European countries are ageing quickly and especially those of the Mediterranean and Germany. The retirement age is now the highest in Italy, Greece, and more unexpectedly also Denmark - all at 67 years old. The French have been resisting reforms stubbornly for years, taking the streets and going on strike every time the government proposes to increase the retirement age. As a result, France now has one of the lowest retirement age (62 years old) among developed countries - despite the enormous stress this puts on the French pension system (see below).


Natixis, a French bank, published a Global Retirement Index this year, which attempts to rate the best countries to retire based on four categories: Health (insured health expenditure, life expectancy and health expenditure per capita), Material Wellbeing (income equality, income per capita and unemployment), Quality of Life (air quality, biodiversity and habitat, environmental factors, happiness, and water and sanitation), and Finances in Retirement (old-age dependency, bank nonperforming loans, inflation, interest rates, tax pressure, government indebtedness and governance). However material wellbeing relies on employment figures that aren't really relevant to retirees.


The Mercer CFA Institute published a Global Pension Index, which aims to rank countries based on the quality of their pension system. The index is calculated based on three dimensions: Adequacy (benefits, system design, savings, government support, home ownership, growth assets), Sustainability (pension coverage, total assets, demography, public expenditure, government debt, economic growth), and Integrity (regulation, governance, protection, communication, operating costs).

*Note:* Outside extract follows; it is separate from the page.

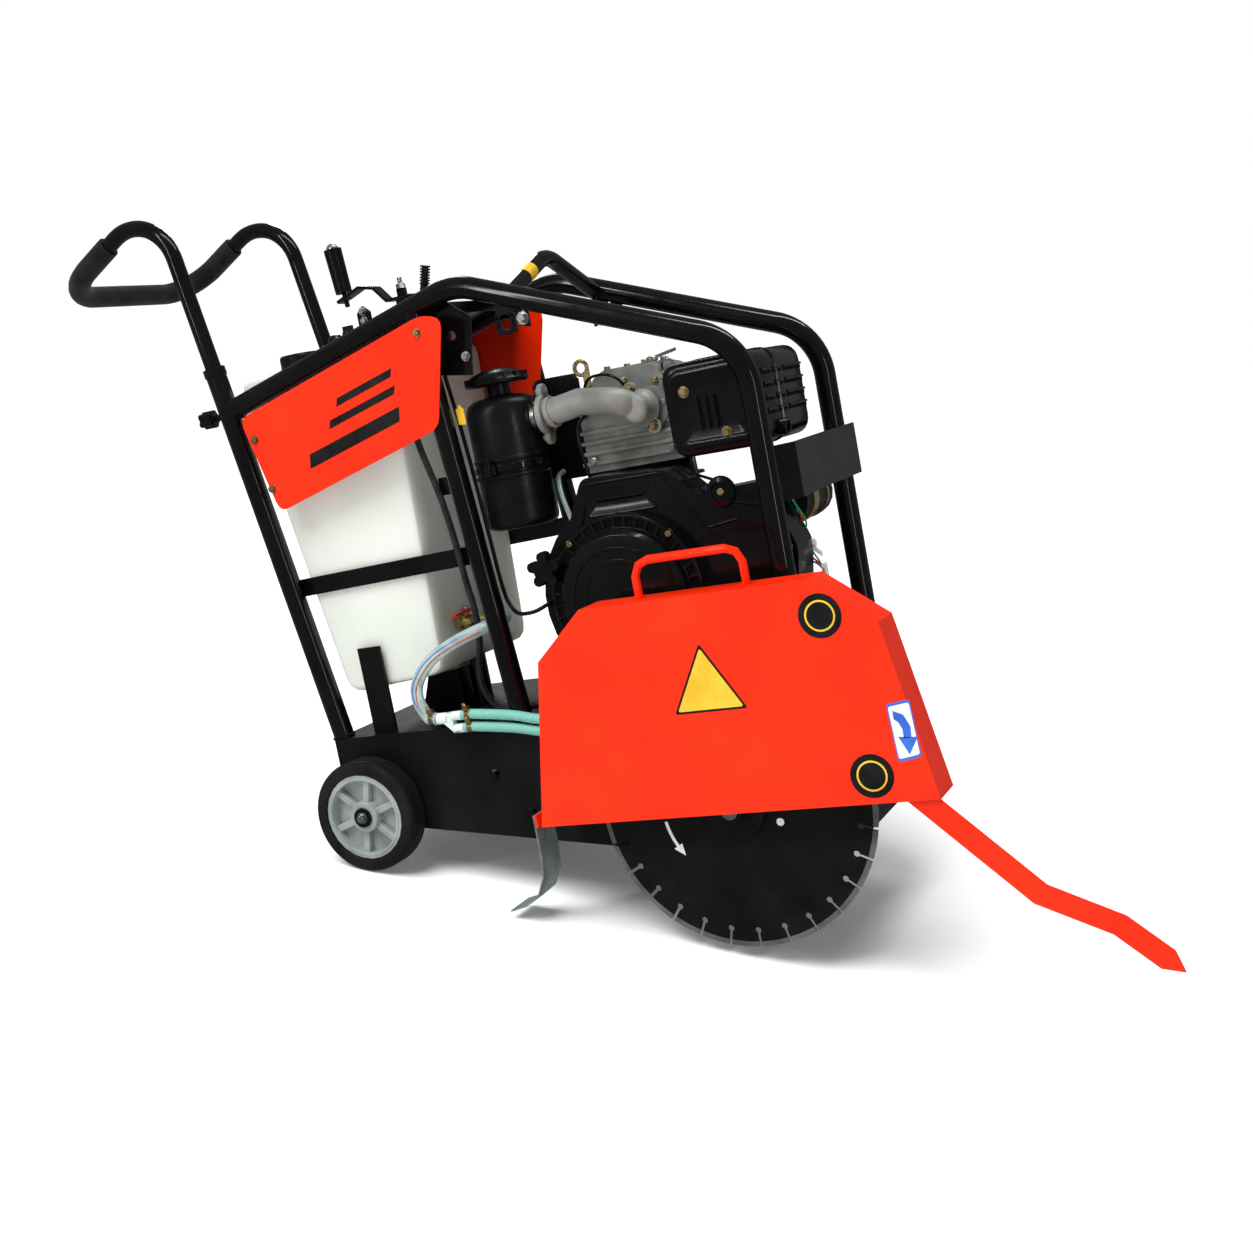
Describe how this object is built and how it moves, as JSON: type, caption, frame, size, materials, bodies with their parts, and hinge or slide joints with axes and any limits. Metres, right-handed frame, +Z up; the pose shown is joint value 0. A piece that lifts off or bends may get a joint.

The following map shows the pension fund assets as percentage of GDP. Scandinavian countries, the Netherlands, the UK and Switzerland are by far the best funded. All the others may be at risk of not being able to pay pensions in a not too distant futures.


Depending on the country where you get your pension, your monthly allowance may be (almost) as high as your last income/salary before retirement, or it may be a fraction of it. Turkish retirees get slightly more than 100% of their pre-retirement earnings as pension. On the other hand Irish and Polish pensioners only get a bit more than a third of what they used to earn - a big adjustment for their lifestyle.


How much are government really spending on pensions nowadays? That notably depends on how high social security contributions were historically, but also how well they have invested the pension funds, or how fast the economy is growing now. The last factor explains why Ireland only needs to spend 5% of its GDP on pensions (former salaries were lower than present ones thanks to a booming economy), while in Greece it is three times as much (GDP is lower now than in 2008, but pensions aren't lower).

I've driven a rented BMW in Portugal. Their roads and highways are very nice indeed. But I'm not really a fan of round-abouts, probably because I'm not used to them.

Nowadays there are roundabouts everywhere in Europe. It started in the UK in the 1960's and spread slowly to the rest of Western Europe in the 80's and 90's, but the trend greatly accelerated in the 2000's. It does have its advantages. No need for traffic light, so traffic is smooth all the time and you don't have to wait for nothing at the red light when there is no car coming the other way. It's also much safer than intersections without traffic lights with just a yield or stop sign.